TOWNSVILLE, AAP – North Queensland tourism operators expect thousands of jobs to go by the end of the year, according to research from the Tourism and Transport Forum.

The industry formerly supported 15,750 full and part-time staff in the Cairns region prior to the pandemic, but 3600 permanent staff have lost their job as of July 2021, with a further 3000 expected in the coming months.

Lockdowns across Australia have hindered the regions temporary emergence last year, when visitors made Cairns the most popular flight destination late in 2020.

Mark Olsen from Tourism Tropical North Queensland says the loss of commonwealth support and ongoing lockdowns continue to cripple a once-thriving industry.

“The region grew its workforce across the entire supply chain ready for a busy winter, but now these new recruits, including more than 200 from the tourism industry, who have been in training for months are being told to find other work,” the CEO said.

“Government needs to understand how significant this impact will be on our community where one in five jobs have depended on tourism.”

Mr Olsen says Tropical North Queensland will remain one of the most impacted regions in Australia, labelling the tourism industry’s outlook as “grim”.

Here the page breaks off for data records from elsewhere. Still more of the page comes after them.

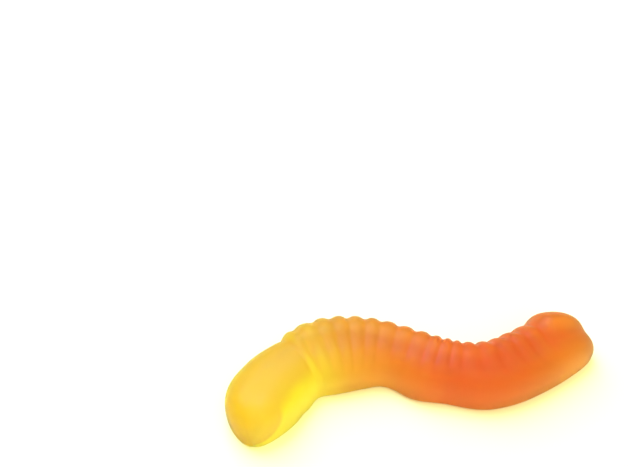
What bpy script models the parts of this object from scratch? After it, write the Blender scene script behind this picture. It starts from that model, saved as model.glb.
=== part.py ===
"""A moulded gummy worm, bent into a loose S and lying on its flat, open-mould face.

The body is one piece. A UV sphere is drawn out along a bent spine, from the tail tip at the
left to the head tip at the right. Its rows become the stations along the worm, and each row
takes a section with a flat base, a small rounded rim and a domed back. The back carries the
rings. The tail is a smooth paddle and the head a smooth knob, and both stand clear of the
ringed stretch with a small step.
"""

import math
import random

import bmesh
import bpy

MM = 0.001
NAME = "gummy_worm"

# The spine, in millimetres from the tail tip and degrees from +X towards +Y.
LENGTH = 66.8
TAIL_HEADING = 92.6
BENDS = (  # from, to, turn to the left
    (-4.0, 19.0, -57.5),
    (11.0, 36.5, -60.0),
    (35.5, 53.5, 52.5),
)
SPINE_STEP = 0.25

# Width and height of the smooth body: distance from the tail tip, width, height.
GIRTH = (
    (0.0, 12.8, 6.6),
    (5.0, 13.4, 6.8),
    (10.0, 12.4, 6.6),
    (15.0, 11.0, 6.8),
    (20.0, 12.0, 7.0),
    (33.0, 9.2, 7.0),
    (40.0, 9.4, 7.2),
    (54.0, 9.8, 6.8),
    (66.8, 9.1, 6.5),
)

# How far the near side stands out beyond half the width: distance from the tail tip, amount.
NEAR_SIDE = (
    (0.0, 0.0),
    (6.0, -0.8),
    (13.0, 0.0),
    (26.0, 0.5),
    (31.0, 0.0),
    (36.0, 0.6),
    (41.0, -0.5),
    (46.0, 0.0),
    (60.0, 0.1),
    (66.8, 0.4),
)

# The two ends: how far from the tip the outline and the back start to round off, and how squarely.
TAIL_OUTLINE, TAIL_OUTLINE_POWER = 8.0, 1.6
HEAD_OUTLINE, HEAD_OUTLINE_POWER = 13.5, 3.3
TAIL_BACK, TAIL_BACK_POWER = 4.0, 2.4
HEAD_BACK, HEAD_BACK_POWER = 9.2, 2.0
BASE_ROUNDING, BASE_POWER = 1.6, 3.0

# The section: the widest level above the floor, and the squareness of the dome and of the rim.
RIM_HEIGHT = 1.3
DOME_POWER_TAIL, DOME_POWER_BODY = 3.0, 2.3
RIM_POWER = 5.0
BASE_CUT = 1.05

# The rings, which cross the back at right angles to the spine, and their widths from tail to head.
RINGS_FROM = 14.5
RING_WIDTHS = (2.2, 2.6, 2.5, 2.1, 2.4, 2.2, 2.4, 2.7, 2.4, 2.1, 1.9, 1.8, 3.0, 3.5, 3.1, 2.6, 3.4)
RINGS_TO = RINGS_FROM + sum(RING_WIDTHS)
RING_RELIEF, RING_UNEVEN_RELIEF = 0.5, 0.25
GROOVE_SHARPNESS = 2.4
RING_REACH_TAIL, RING_REACH_HEAD = 165.0, 125.0
RING_FADE = 45.0
# The grooves are deepest down the far side. Over the back, between these angles, they get shallower.
BACK_SHARE, BACK_FROM, BACK_TO = 0.5, 50.0, 90.0

# The steps where the ringed stretch stands above the tail, and the head above the rings.
TAIL_STEP, TAIL_STEP_RUN = 0.9, 1.4
HEAD_STEP, HEAD_STEP_RUN = 1.1, 2.6
STEP_REACH = 130.0

# The mesh: rows of vertices along each stretch, and vertices around.
TAIL_ROWS, ROWS_PER_RING, HEAD_ROWS = 19, 6, 15
AROUND = 36
SEED = 7

COLOUR = (0.89, 0.30, 0.045, 1.0)
ROUGHNESS = 0.3
TRANSLUCENCY = 0.3


def clear_scene():
    for item in list(bpy.data.objects):
        bpy.data.objects.remove(item, do_unlink=True)


def eased(share):
    """Rises smoothly from 0 to 1 while share goes from 0 to 1."""
    share = min(max(share, 0.0), 1.0)
    return share * share * (3.0 - 2.0 * share)


def rounded(distance, length, power):
    """1 inside the body, falling to 0 at a tip as a superellipse of this length and power."""
    outside = min(max(1.0 - distance / length, 0.0), 1.0)
    return (1.0 - outside**power) ** (1.0 / power)


def heading(along):
    """Direction of the spine in radians, from +X towards +Y."""
    turned = sum(turn * eased((along - start) / (end - start)) for start, end, turn in BENDS)
    return math.radians(TAIL_HEADING + turned)


def spine_points():
    """The spine as points every SPINE_STEP from the tail tip."""
    points = [(0.0, 0.0)]
    for index in range(math.ceil(LENGTH / SPINE_STEP)):
        towards = heading((index + 0.5) * SPINE_STEP)
        x, y = points[-1]
        points.append((x + SPINE_STEP * math.cos(towards), y + SPINE_STEP * math.sin(towards)))
    return points


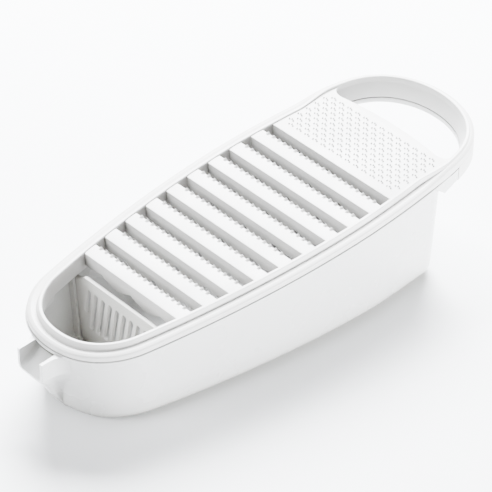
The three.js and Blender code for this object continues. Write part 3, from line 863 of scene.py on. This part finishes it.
floor_mesh = raw_mesh([(-3, -3, 0), (3, -3, 0), (3, 3, 0), (-3, 3, 0)], [(0, 1, 2, 3)])
studio_floor = bpy.data.objects.new("studio_floor", floor_mesh)
studio_floor.location.z = -0.0004
bpy.context.scene.collection.objects.link(studio_floor)
paper = bpy.data.materials.new("white_paper")
paper.use_nodes = True
paper_skin = paper.node_tree.nodes["Principled BSDF"]
paper_skin.inputs["Base Color"].default_value = linear("#eeeff0")
paper_skin.inputs["Roughness"].default_value = 0.9
floor_mesh.materials.append(paper)

world = bpy.data.worlds.new("studio_world")
world.use_nodes = True
world.node_tree.nodes["Background"].inputs["Color"].default_value = (1, 1, 1, 1)
world.node_tree.nodes["Background"].inputs["Strength"].default_value = 0.46
bpy.context.scene.world = world


def softbox(name, place, aim, size, watts):
    data = bpy.data.lights.new(name, "AREA")
    data.shape = "RECTANGLE"
    data.size, data.size_y = size
    data.energy = watts
    data.color = (0.955, 0.975, 1.0)
    lamp = bpy.data.objects.new(name, data)
    lamp.location = place
    lamp.rotation_euler = (Vector(aim) - Vector(place)).to_track_quat("-Z", "Y").to_euler()
    bpy.context.scene.collection.objects.link(lamp)


softbox("top_softbox", (-0.75, 0.75, 1.15), (0, 0.03, 0.03), (1.0, 1.0), 350)
softbox("side_softbox", (1.4, 0.7, 0.1), (0, 0.05, 0.03), (0.8, 0.18), 135)
softbox("front_softbox", (-0.35, -1.25, 0.78), (0, -0.02, 0.03), (0.7, 0.5), 36)

CAMERA_RIGHT, CAMERA_UP, CAMERA_DISTANCE = 62.414, 21.346, 1504.854
CAMERA_LENS = 204.878
AZIMUTH, ELEVATION = math.radians(46.083), math.radians(40.816)
back = Vector((
    math.cos(ELEVATION) * math.sin(AZIMUTH),
    -math.cos(ELEVATION) * math.cos(AZIMUTH),
    math.sin(ELEVATION),
))
right = Vector((math.cos(AZIMUTH), math.sin(AZIMUTH), 0))
up = back.cross(right)
spot = right * CAMERA_RIGHT + up * CAMERA_UP + back * CAMERA_DISTANCE
aimed = Matrix((right, up, back)).transposed().to_4x4()
camera_data = bpy.data.cameras.new("camera")
camera_data.lens = CAMERA_LENS
camera_data.sensor_width = 36
camera_data.clip_end = 20
camera = bpy.data.objects.new("camera", camera_data)
turned = Matrix.Rotation(tilt, 4, "X")
camera.matrix_world = Matrix.Translation(TO_FRAME @ spot) @ turned @ aimed
bpy.context.scene.collection.objects.link(camera)
bpy.context.scene.camera = camera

“Our region has had just 27 days straight without the impacts of a lockdown in key domestic markets in the past 18 months,” he said.

“That period in May was the busiest the Cairns and Great Barrier Reef region had been since before the pandemic as we are the most Googled regional destination for Australian holidaymakers.

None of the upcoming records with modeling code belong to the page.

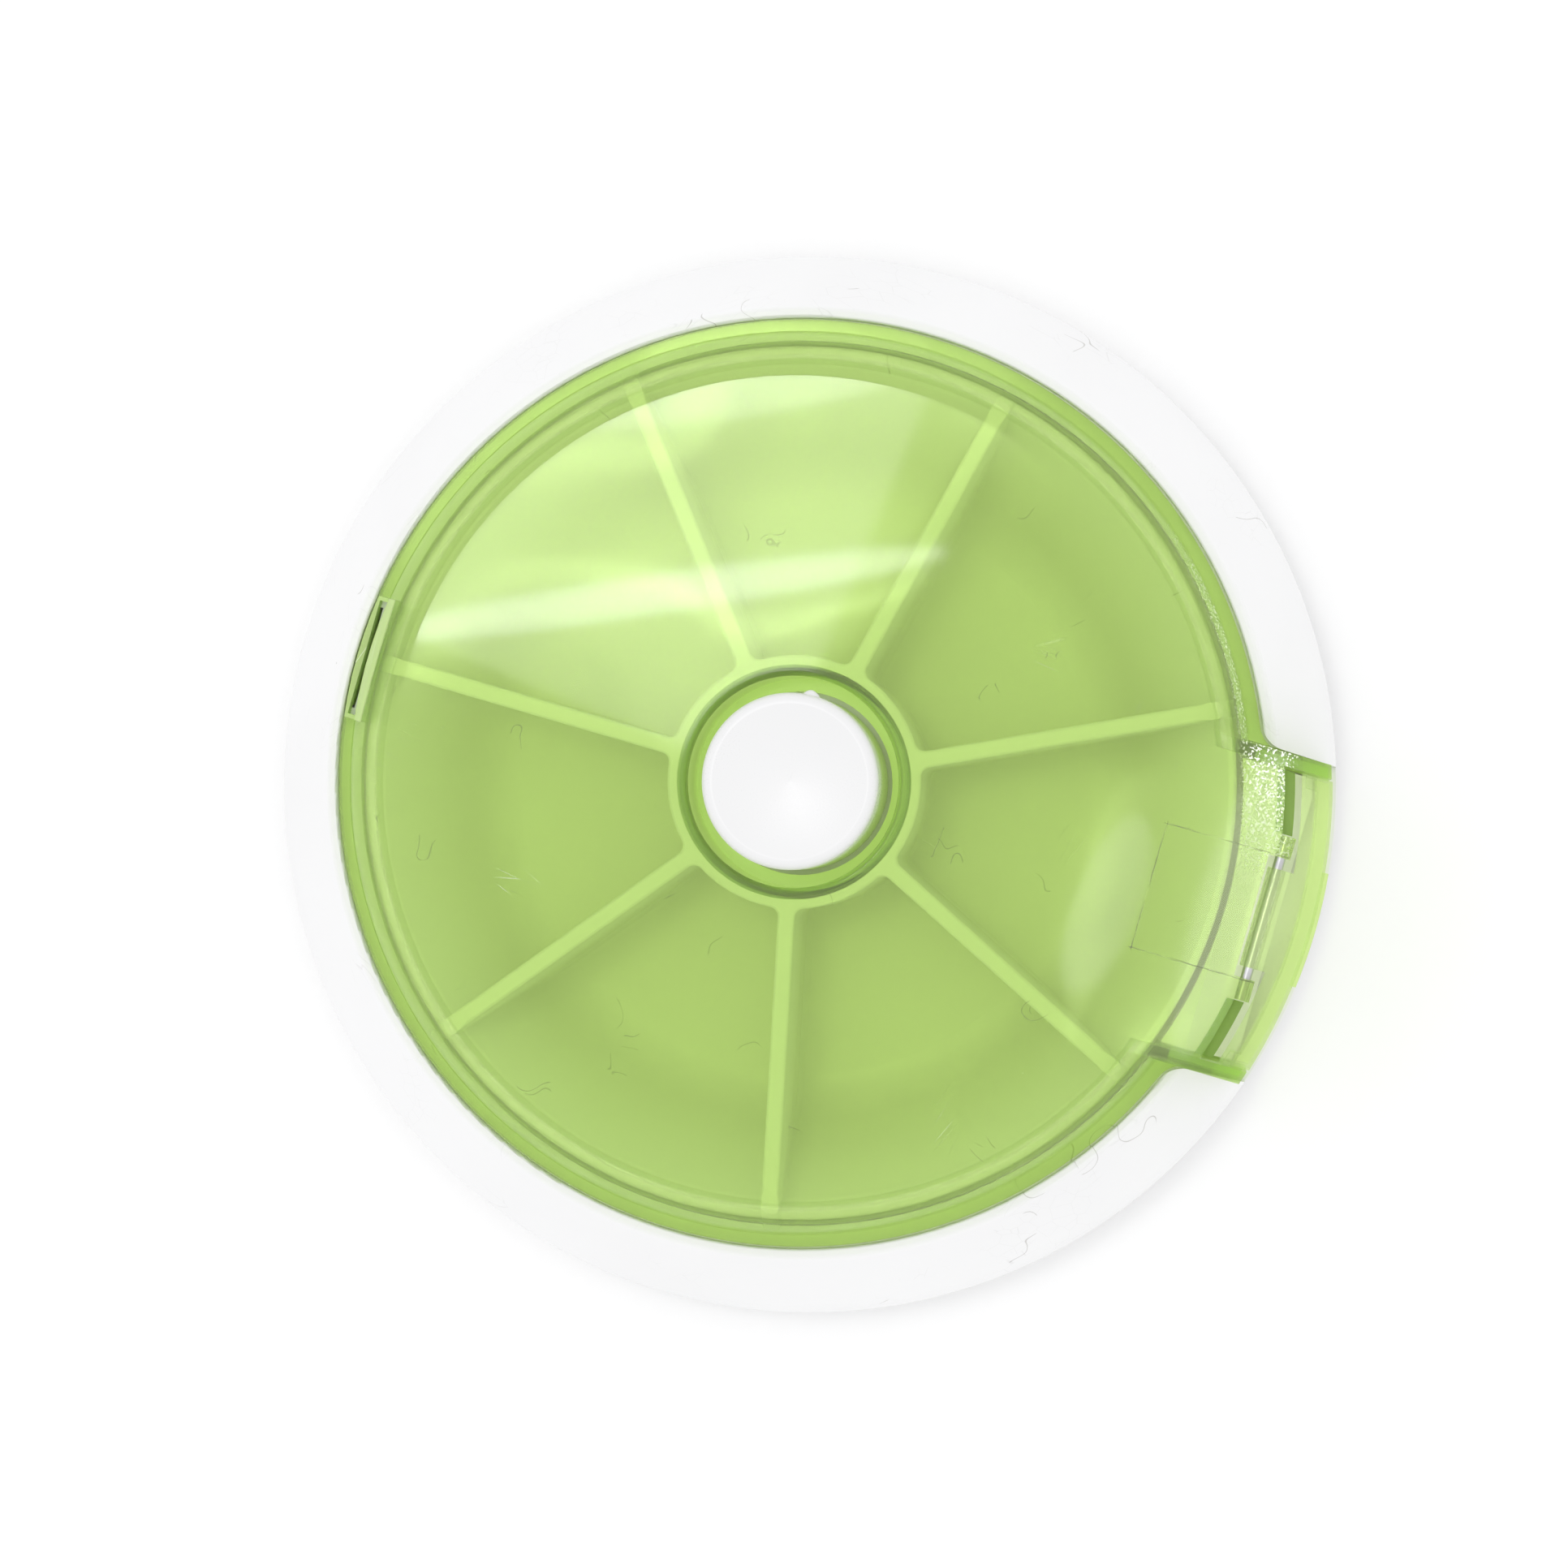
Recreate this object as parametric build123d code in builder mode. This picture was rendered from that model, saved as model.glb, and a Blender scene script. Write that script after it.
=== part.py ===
from build123d import *
import os
from math import atan2, cos, degrees, hypot, pi, radians, sin, sqrt, tan

os.makedirs("parts", exist_ok=True)

# Push-button pill organizer, in millimetres.
# +Z is up, the origin is the centre of the underside, and the pill spout faces -Y.

# Week wheel and its drive
compartments = 7
step_angle = 360 / compartments
button_stroke = 4.0
twist_per_mm = step_angle / button_stroke
quarter_turn = 90.0

# Clearances
running_gap = 0.08  # shaft in its bearing, on the radius
seat_gap = 0.05  # between faces that rest on each other
slip_gap = 0.1  # sleeve on sleeve
pass_gap = 0.2  # parts that pass each other
clear_gap = 0.3  # parts that only stay clear of each other

# Case, radii
case_r = 45.0
case_wall = 1.8
band_run = 5.1
ring_top_width = 0.9
cover_gap = 0.2
cover_lip = 1.0
cover_edge_wall = 0.9
tray_gap = 0.3
recess_r = case_r - band_run - ring_top_width
cover_r = recess_r - cover_gap
cover_edge_r = cover_r - cover_lip
cover_inner_r = cover_edge_r - cover_edge_wall
tray_rim_r = cover_inner_r - tray_gap
ledge_setback = 0.25
ledge_r = cover_inner_r + ledge_setback

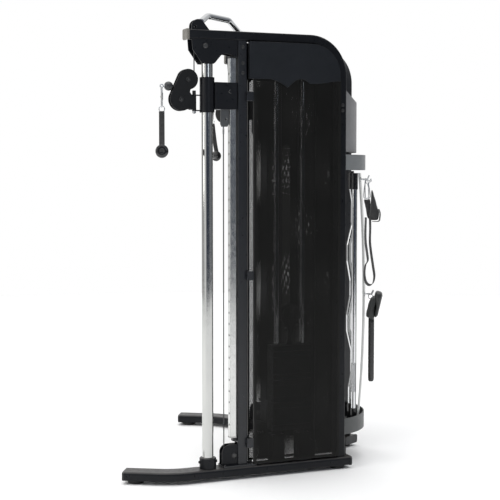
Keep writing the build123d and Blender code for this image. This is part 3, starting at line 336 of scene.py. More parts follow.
def surface(
    name, colour, rough, metal=0.0, shade=0.75, patch=7.0, grain=(900, 0.00008), wear=None, dust=0.0,
    zones=(), streak=None, edge=0.0012, coat=0.0, sheen=0.0, specular=0.5, pattern=None,
):
    """A finish with colour and gloss that vary over it, fine relief, worn edges and dust on top faces.

    zones are (where, colour, roughness, metallic) areas of another finish, or painted highlights where a zone paints
    lit faces lighter. streak is the axis that brushing runs along. pattern(tree, where) gives a height in metres and a
    colour factor, such as a weave's painted shade in its hollows.
    """
    made = bpy.data.materials.new(name)
    made.use_nodes = True
    tree = made.node_tree
    tree.nodes.clear()
    where = places(tree)
    point = where["point"]
    patches = add(tree, "TexNoise", {"Vector": point, "Scale": patch, "Detail": 5, "Roughness": 0.6}).outputs[0]
    fine = add(tree, "TexNoise", {"Vector": point, "Scale": grain[0], "Detail": 2}).outputs[0]
    marks = add(tree, "TexNoise", {"Vector": point, "Scale": patch * 6, "Detail": 4, "Distortion": 0.8}).outputs[0]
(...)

“However, the stop/start impact of southern lockdowns shutting the destination out of key markets is difficult for businesses to manage, particularly with staffing levels.

“Most businesses are running at less than five per cent of their normal revenues … and more than $20 million in postponed events for July and August.

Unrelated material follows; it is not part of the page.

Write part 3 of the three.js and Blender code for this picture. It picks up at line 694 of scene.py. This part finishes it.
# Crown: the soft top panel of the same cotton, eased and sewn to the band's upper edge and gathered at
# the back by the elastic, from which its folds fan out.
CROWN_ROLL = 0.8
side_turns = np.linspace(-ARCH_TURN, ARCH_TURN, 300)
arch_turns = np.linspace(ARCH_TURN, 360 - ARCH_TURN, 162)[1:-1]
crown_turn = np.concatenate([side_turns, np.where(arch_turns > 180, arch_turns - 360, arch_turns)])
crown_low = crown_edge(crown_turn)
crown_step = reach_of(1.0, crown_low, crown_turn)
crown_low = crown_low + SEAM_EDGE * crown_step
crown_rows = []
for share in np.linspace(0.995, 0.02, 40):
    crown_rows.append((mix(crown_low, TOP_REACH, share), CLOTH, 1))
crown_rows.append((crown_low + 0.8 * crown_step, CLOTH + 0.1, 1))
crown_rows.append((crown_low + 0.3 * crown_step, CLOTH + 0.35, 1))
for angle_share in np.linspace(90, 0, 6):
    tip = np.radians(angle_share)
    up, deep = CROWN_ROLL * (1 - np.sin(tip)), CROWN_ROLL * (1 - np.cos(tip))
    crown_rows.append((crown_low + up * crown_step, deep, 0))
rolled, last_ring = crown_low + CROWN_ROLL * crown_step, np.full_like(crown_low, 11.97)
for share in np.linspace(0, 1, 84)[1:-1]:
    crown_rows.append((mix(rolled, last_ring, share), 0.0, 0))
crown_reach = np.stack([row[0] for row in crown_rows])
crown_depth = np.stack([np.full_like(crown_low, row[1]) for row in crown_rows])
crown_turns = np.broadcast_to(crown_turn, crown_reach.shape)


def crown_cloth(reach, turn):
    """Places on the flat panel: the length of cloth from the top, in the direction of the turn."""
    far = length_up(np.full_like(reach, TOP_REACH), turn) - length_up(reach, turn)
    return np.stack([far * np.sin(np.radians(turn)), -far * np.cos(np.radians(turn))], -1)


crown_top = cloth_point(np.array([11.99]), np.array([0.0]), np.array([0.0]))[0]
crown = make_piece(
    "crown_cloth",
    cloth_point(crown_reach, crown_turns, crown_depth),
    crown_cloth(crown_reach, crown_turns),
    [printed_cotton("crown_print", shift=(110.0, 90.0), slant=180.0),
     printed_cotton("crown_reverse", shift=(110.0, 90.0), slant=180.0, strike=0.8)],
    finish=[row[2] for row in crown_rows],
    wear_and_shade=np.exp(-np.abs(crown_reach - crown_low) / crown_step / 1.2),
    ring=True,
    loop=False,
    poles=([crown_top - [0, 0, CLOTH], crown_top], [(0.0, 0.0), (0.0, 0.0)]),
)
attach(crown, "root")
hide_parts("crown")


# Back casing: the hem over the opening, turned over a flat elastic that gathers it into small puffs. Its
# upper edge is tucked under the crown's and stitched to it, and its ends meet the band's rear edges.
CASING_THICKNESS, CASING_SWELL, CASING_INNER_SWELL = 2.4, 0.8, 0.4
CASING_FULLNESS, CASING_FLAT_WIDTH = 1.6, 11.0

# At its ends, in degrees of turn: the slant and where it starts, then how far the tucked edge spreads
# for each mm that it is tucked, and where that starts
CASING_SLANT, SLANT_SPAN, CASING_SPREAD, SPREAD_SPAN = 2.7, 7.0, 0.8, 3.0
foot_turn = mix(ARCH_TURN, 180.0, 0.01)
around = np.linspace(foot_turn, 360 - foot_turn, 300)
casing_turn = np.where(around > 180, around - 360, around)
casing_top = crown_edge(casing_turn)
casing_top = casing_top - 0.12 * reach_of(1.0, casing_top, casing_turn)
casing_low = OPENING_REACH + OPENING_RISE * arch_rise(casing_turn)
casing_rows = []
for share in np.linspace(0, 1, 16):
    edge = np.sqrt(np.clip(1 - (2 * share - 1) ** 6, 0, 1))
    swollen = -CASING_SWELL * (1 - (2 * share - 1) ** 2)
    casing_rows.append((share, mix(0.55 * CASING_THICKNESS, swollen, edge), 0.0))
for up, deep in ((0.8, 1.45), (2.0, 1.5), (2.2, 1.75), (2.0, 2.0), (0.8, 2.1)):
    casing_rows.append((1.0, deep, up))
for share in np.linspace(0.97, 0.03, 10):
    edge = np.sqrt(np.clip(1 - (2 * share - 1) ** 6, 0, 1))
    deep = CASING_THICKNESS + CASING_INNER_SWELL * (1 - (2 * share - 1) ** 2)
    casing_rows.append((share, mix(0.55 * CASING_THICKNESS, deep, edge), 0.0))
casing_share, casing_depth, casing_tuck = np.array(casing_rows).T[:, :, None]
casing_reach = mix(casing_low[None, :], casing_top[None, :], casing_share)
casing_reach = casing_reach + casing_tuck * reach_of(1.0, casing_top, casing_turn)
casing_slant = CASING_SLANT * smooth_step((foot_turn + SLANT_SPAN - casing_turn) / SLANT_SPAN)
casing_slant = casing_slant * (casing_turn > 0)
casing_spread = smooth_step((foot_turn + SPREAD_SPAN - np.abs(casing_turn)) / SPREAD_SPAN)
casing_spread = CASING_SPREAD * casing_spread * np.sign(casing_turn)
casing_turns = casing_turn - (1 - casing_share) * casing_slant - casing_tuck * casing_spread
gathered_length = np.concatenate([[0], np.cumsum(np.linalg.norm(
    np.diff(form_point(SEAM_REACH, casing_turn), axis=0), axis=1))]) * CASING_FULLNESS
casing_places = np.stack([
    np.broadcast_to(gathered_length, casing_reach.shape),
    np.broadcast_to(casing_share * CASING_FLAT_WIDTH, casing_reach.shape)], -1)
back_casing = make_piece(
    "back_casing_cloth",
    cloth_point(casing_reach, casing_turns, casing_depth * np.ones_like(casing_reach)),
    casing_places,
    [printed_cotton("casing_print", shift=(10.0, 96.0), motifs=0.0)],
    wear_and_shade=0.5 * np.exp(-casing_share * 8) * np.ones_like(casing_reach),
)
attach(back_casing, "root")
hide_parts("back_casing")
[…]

The region also dealt with its own snap three-day lockdown early in August after a taxi driver was infectious in the community for 10 days.

No cases were recorded but local business operators say the impact has been felt throughout all sectors.

“We’re not used to it up here. Everyone stayed at home with foot traffic to a minimum,” Mooz cafe operator Anton Rafferty told AAP.

“The city is slowly bouncing back with visitors from the region, but it will continue to struggle without the domestic market’s support.”